Esta instabilidade “causa um sentimento de insegurança para quem já está e para quem quer entrar” no AL, admite o presidente da ALEP. Para já, estão ainda a analisar o novo pacote das regras que considera que foi discutido e votado “à pressa”. “É uma decisão prematura”, diz, criticando que há uma notória “falta de conhecimento prático no terreno".
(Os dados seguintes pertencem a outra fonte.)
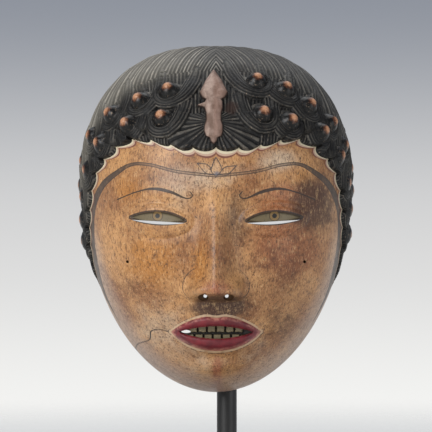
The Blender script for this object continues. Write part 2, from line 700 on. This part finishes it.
shape, grid = new_grid(FACE_SEGMENTS, FACE_SEGMENTS)
turn, lean = grid_directions(grid, FACE_CROWDING)
points = on_dome(turn, lean)
past = past_hairline(from_parting(turn), lean)
to_rim = ease(math.radians(88), math.radians(70), lean)
cleft = nearest_line(points[:, 0], points[:, 2], CRACK)[0]
points[:, 1] -= face_relief(points[:, 0], points[:, 2]) * to_rim * (past <= 0)
points[:, 1] += 0.5 * MM * np.exp(-((cleft / 0.3) ** 2))
points[(np.abs(grid) > 1 - 1e-6).any(axis=1), 1] = 0.0
set_points(shape, points)
hidden = [vert for vert, over in zip(shape.verts, past) if over > 1.2 * MM]
bmesh.ops.delete(shape, geom=hidden, context="VERTS")
for outline in SLITS:
    pierce(shape, outline, inner_face)
for outline in PEG_HOLES:
    pierce(shape, outline, peg_hole_floor, closed=True)
for outline, bore in zip(NOSTRILS, BORES):
    pierce(shape, outline, lambda x, z: NOSTRIL_PLANE, closed=True)
    pierce(shape, bore, inner_face)
pierce(shape, MOUTH, mouth_floor)
face_outward(shape)


def value_of(tree, name):
    return add_node(tree, "Attribute", {"attribute_name": name}, out=2)


def blotched(value, spots, ragged, start, end, high=1.0):
    """A share of a tint whose edge is broken up by spots."""
    centred = {"operation": "MULTIPLY_ADD", 1: ragged, 2: -ragged / 2}
    uneven = add_node(value.id_data, "Math", centred, {0: spots})
    moved = add_node(value.id_data, "Math", {"operation": "ADD"}, {0: value, 1: uneven})
    return soft_edge(moved, start, end, 0.0, high)


def covered(under, over, where):
    """One paint over another."""
    return add_node(under.id_data, "Mix", {"data_type": "RGBA"}, {0: where, 6: under, 7: over}, out=2)


skin, tree, shader, place = new_material("lacquer_paint_on_wood")
clouds = grain(place, 0.022, detail=4.0)
patches = grain(place, 0.007, detail=4.0, roughness=0.65, seed=3.1)
specks = grain(place, 0.0016, detail=3.0, roughness=0.7, seed=5.7)
flecks = grain(place, 0.0009, (1, 1, 2.2), detail=5.0, roughness=0.75, seed=9.2)
fibres = grain(place, 0.0006, (1, 1, 10), detail=4.0, roughness=0.7)
blots = grain(place, 0.0035, detail=5.0, roughness=0.75, seed=2.3)
colour = lerp_colour("#885833", "#bd8b58", soft_edge(clouds, 0.3, 0.7))
for name, tone, ragged, start, end, high in (
    ("pale", "#c6b096", 0.9, 0.2, 1.0, 0.80),
    ("amber", "#b0722a", 0.9, 0.2, 1.0, 0.75),
    ("ruddy", "#94552e", 0.9, 0.2, 1.0, 0.80),
    ("dusky", "#3c1e10", 1.3, 0.2, 1.1, 0.85),
    ("red", "#94503a", 1.0, 0.2, 0.9, 0.75),
    ("soot", "#32180f", 0.6, 0.1, 0.9, 0.92),
    ("edge", "#b3a195", 0.5, 0.2, 1.1, 0.55),
):
    tinted = blotched(value_of(tree, name), patches, ragged, start, end, high)
    colour = coat(colour, tone, tinted)
for spots, tone, start, end, high in (
    (blots, "#4c2b17", 0.52, 0.68, 0.65),
    (blots, "#d0a976", 0.46, 0.32, 0.40),
    (flecks, "#d8b282", 0.45, 0.33, 0.45),
    (flecks, "#44260f", 0.52, 0.64, 0.80),
    (fibres, "#d6b68c", 0.56, 0.72, 0.40),
    (fibres, "#38200f", 0.45, 0.32, 0.70),
    (specks, "#2a170c", 0.62, 0.70, 0.85),
):
    colour = coat(colour, tone, soft_edge(spots, start, end, 0.0, high))
band = value_of(tree, "band")
faded = soft_edge(patches, 0.25, 0.5, 0.55, 0.95)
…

A instabilidade legislativa e fiscal faz alguns proprietários ponderarem se querem continuar o negócio. "Preciso de ter alguma estabilidade para saber que o negócio continua", nota Ana Rita Vieira. Sobretudo quando 94% dos proprietários só têm de uma a três unidades e 71% só tem uma propriedade, segundo a ALEP. Para muitos, é o seu sustento e há uma fatia substancial de “hosts” com mais de 50 anos para quem é difícil arranjar outro trabalho.
"As pessoas acham que isto é o El Dorado"
“As pessoas têm ideia de que o alojamento local dá muito dinheiro. E não dá. Dá a quem não paga impostos”, sublinha Paula Pedro.
De Lisboa para Cascais, o factor sazonalidade acentua-se. “Se eu tiver Novembro, Dezembro, Janeiro e Fevereiro com quatro, cinco noites por mês, estou a perder muito dinheiro. Não posso suspender a TV cabo, a Internet, nem a conta da água, o seguro, a conta da electricidade", elenca Ana Rita Vieira.
É por isso que a elevada ocupação do Verão, que geralmente ronda os 100%, tem de dar para equilibrar com a dos meses de Inverno, bem mais fraca.
Fora as despesas básicas, há ainda o IVA, taxado a 6% que fica para o Estado, as comissões das plataformas, que vão dos 5 aos 20%. A lavandaria, os produtos de limpeza e a manutenção do apartamento, quando aparecem máquinas de café partidas ou tapetes caros com vinho entornado.
Daquilo que se recebe, estima Eduardo Miranda, o proprietário pode apenas ficar com um terço a metade daquilo que factura. “As pessoas acham que isto é o El Dorado. Sim, dá para se viver. Mas há coisas que eu tenho porque o marido continua a ter um bom emprego”, reconhece Ana Cunha.
“Isto é de pessoas para pessoas”
As três admitem nunca ter tido problemas de hóspedes com vizinhos. "Estamos a dar um poder muito discricionário aos vizinhos", critica Ana Rita, já que estes podem ter agora o destino dos seus negócios nas mãos. “Muitas vezes apresento os vizinhos. Não tenho tido problemas, mas também tenho o cuidado de os acompanhar com as malas para zelar que não batam nas paredes. Tenho as regras muito bem definidas”.
Todas concordam que quem procura este tipo de alojamento, além de ser uma escolha mais barata, é uma opção também para quem quer conviver com os locais. “Isto é de pessoas para pessoas”, resume Paula.
Ana Rita diz quer não se imagina a fazer outra coisa, mesmo que as mãos estejam vezes demais mergulhadas na lixívia. Tem conhecido pessoas fantásticas e isso basta-lhe para continuar com o negócio que tem estado “mais ou menos” a corresponder às expectativas do plano que havia traçado. Demorará entre 15 a 20 anos a recuperar o investimento, e, para já, não consegue pôr mais ninguém a trabalhar com ela.
Para já, a conjuntura internacional corre de feição a Portugal, ainda que o reaparecimento de destinos como Marrocos, Tunísia ou Turquia, ameace o ritmo de crescimento das chegadas ao país e isso contribua para recearem o futuro.
É também por isso que não pensa abrir outro AL. “Num espaço de quatro anos as coisas mudam quase anualmente. E isso dá cabo de qualquer investimento", lamenta. "Quem se quiser meter nisto tem de fazer muito bem as contas”. Sobretudo agora que o futuro voltou a ficar incerto.